Problem details ->
List all lines in the material below that contain "materials".

Records that describe objects:
((
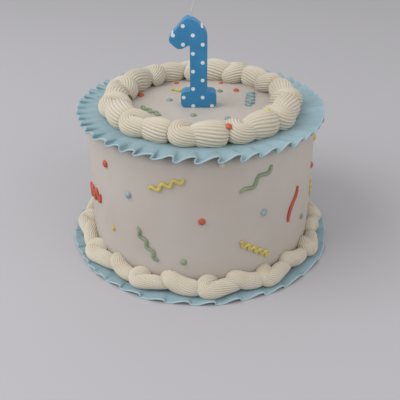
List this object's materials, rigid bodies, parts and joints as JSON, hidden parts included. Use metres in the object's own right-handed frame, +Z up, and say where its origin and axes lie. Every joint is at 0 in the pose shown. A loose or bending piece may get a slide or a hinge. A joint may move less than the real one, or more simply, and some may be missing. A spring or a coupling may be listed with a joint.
{
  "type": "birthday cake with a numeral candle",
  "caption": "Small round birthday cake in cream icing with two blue ruffles, piped shell borders, scattered confetti shapes and a dotted blue numeral candle with a wick.",
  "frame": {"origin": "middle of the underside, where the cake's own axis meets the surface it stands on", "axes": "+Z up along the cake's axis, -Y towards the front that the numeral faces, +X to the numeral's right"},
  "size_m": [0.1968, 0.1968, 0.1811],
  "materials": {
    "cream_icing": "soft satin whipped icing",
    "blue_icing": "matte, edges paler",
    "candle_wax": "smooth wax with a dull shine and white dots",
    "wick": "waxed cotton cord"
  },
  "bodies": {
    "root": {"cake_body": "cream_icing", "ruffle_top": "blue_icing", "ruffle_base": "blue_icing", "candle_numeral": "candle_wax", "wick": "wick", "shell_top_01": "cream_icing", "shell_top_02": "cream_icing", "shell_top_03": "cream_icing", "shell_top_04": "cream_icing", "shell_top_05": "cream_icing", "shell_top_06": "cream_icing", "shell_top_07": "cream_icing", "shell_top_08": "cream_icing", "shell_top_09": "cream_icing", "shell_top_10": "cream_icing", "shell_top_11": "cream_icing", "shell_top_12": "cream_icing", "shell_top_13": "cream_icing", "shell_top_14": "cream_icing", "shell_top_15": "cream_icing", "shell_top_16": "cream_icing", "shell_top_17": "cream_icing", "shell_top_18": "cream_icing", "shell_top_19": "cream_icing", "shell_top_20": "cream_icing", "shell_top_21": "cream_icing", "shell_top_22": "cream_icing", "shell_base_01": "cream_icing", "shell_base_02": "cream_icing", "shell_base_03": "cream_icing", "shell_base_04": "cream_icing", "shell_base_05": "cream_icing", "shell_base_06": "cream_icing", "shell_base_07": "cream_icing", "shell_base_08": "cream_icing", "shell_base_09": "cream_icing", "shell_base_10": "cream_icing", "shell_base_11": "cream_icing", "shell_base_12": "cream_icing", "shell_base_13": "cream_icing", "shell_base_14": "cream_icing", "shell_base_15": "cream_icing", "shell_base_16": "cream_icing", "shell_base_17": "cream_icing", "shell_base_18": "cream_icing", "shell_base_19": "cream_icing", "shell_base_20": "cream_icing", "shell_base_21": "cream_icing", "shell_base_22": "cream_icing", "shell_base_23": "cream_icing", "shell_base_24": "cream_icing"}
  },
  "joints": []
}
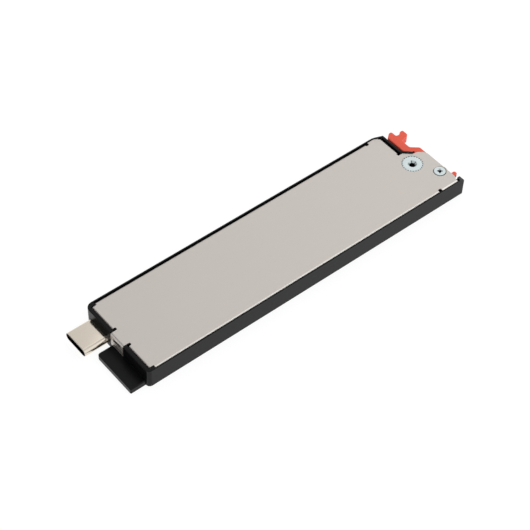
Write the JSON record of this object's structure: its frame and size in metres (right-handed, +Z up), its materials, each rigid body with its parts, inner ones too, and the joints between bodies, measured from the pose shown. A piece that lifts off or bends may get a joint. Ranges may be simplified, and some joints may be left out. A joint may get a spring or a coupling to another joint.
{
  "type": "solid state drive canister",
  "caption": "Slim drive canister: moulded tray with plug and guide tongue, folded steel cover, and a sprung finger latch that locks it in its bay.",
  "frame": {"origin": "middle of the tray's underside, on which the canister rests", "axes": "+X along the body from the plug and the tongue to the latch, +Y to the side of the handle recess, +Z up through the cover"},
  "size_m": [0.1124, 0.0264, 0.0059],
  "materials": {
    "tray_plastic": "black moulded plastic, fine satin texture",
    "cover_steel": "stamped stainless sheet, matt",
    "latch_plastic": "orange red moulded plastic, satin",
    "zinc_steel": "bright zinc plate",
    "nylon": "natural nylon",
    "spring_steel": "drawn spring wire",
    "brass": "turned",
    "plug_steel": "nickel plated drawn steel",
    "insulator_plastic": "black high temperature plastic",
    "gold_plate": "gold flash",
    "board_laminate": "glass laminate with green solder mask",
    "chip_resin": "moulded black resin",
    "can_metal": "nickel lid",
    "ferrite": "sintered ferrite",
    "capacitor_ceramic": "tan ceramic",
    "pad_silicone": "soft filled silicone",
    "film_polyester": "black polyester film"
  },
  "bodies": {
    "canister": {"tray": "tray_plastic", "cover_plate": "cover_steel", "pivot_post": "zinc_steel", "latch_washer": "nylon", "latch_spring": "spring_steel", "cover_screw": "zinc_steel", "cover_insert": "brass", "plug_shell": "plug_steel", "plug_insulator": "insulator_plastic", "plug_contacts_lower": "gold_plate", "plug_contacts_upper": "gold_plate", "adapter_board": "board_laminate", "bridge_chip": "chip_resin", "crystal": "can_metal", "power_inductor": "ferrite", "adapter_capacitors": "capacitor_ceramic", "edge_socket": "insulator_plastic", "socket_contacts": "gold_plate", "drive_board": "board_laminate", "edge_fingers": "gold_plate", "controller_chip": "chip_resin", "cache_chip": "chip_resin", "memory_chip_near": "chip_resin", "memory_chip_far": "chip_resin", "power_chip": "chip_resin", "drive_capacitors": "capacitor_ceramic", "thermal_pad": "pad_silicone", "insulating_film": "film_polyester", "module_standoff": "brass", "module_screw": "zinc_steel"},
    "latch": {"latch_lever": "latch_plastic"}
  },
  "joints": [
    {"name": "latch_pivot", "type": "hinge", "parent": "canister", "child": "latch", "pos_m": [0.04505, -0.0006, 0.003], "axis": [0, 0, 1], "range_deg": [-12, 0], "stiffness_Nm_per_rad": 0.02, "springref_deg": 17.19, "deforming": ["latch_spring"]}
  ]
}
))
Response to this exercise ->
List this object's materials, rigid bodies, parts and joints as JSON, hidden parts included. Use metres in the object's own right-handed frame, +Z up, and say where its origin and axes lie. Every joint is at 0 in the pose shown. A loose or bending piece may get a slide or a hinge. A joint may move less than the real one, or more simply, and some may be missing. A spring or a coupling may be listed with a joint.
  "materials": {
Write the JSON record of this object's structure: its frame and size in metres (right-handed, +Z up), its materials, each rigid body with its parts, inner ones too, and the joints between bodies, measured from the pose shown. A piece that lifts off or bends may get a joint. Ranges may be simplified, and some joints may be left out. A joint may get a spring or a coupling to another joint.
  "materials": {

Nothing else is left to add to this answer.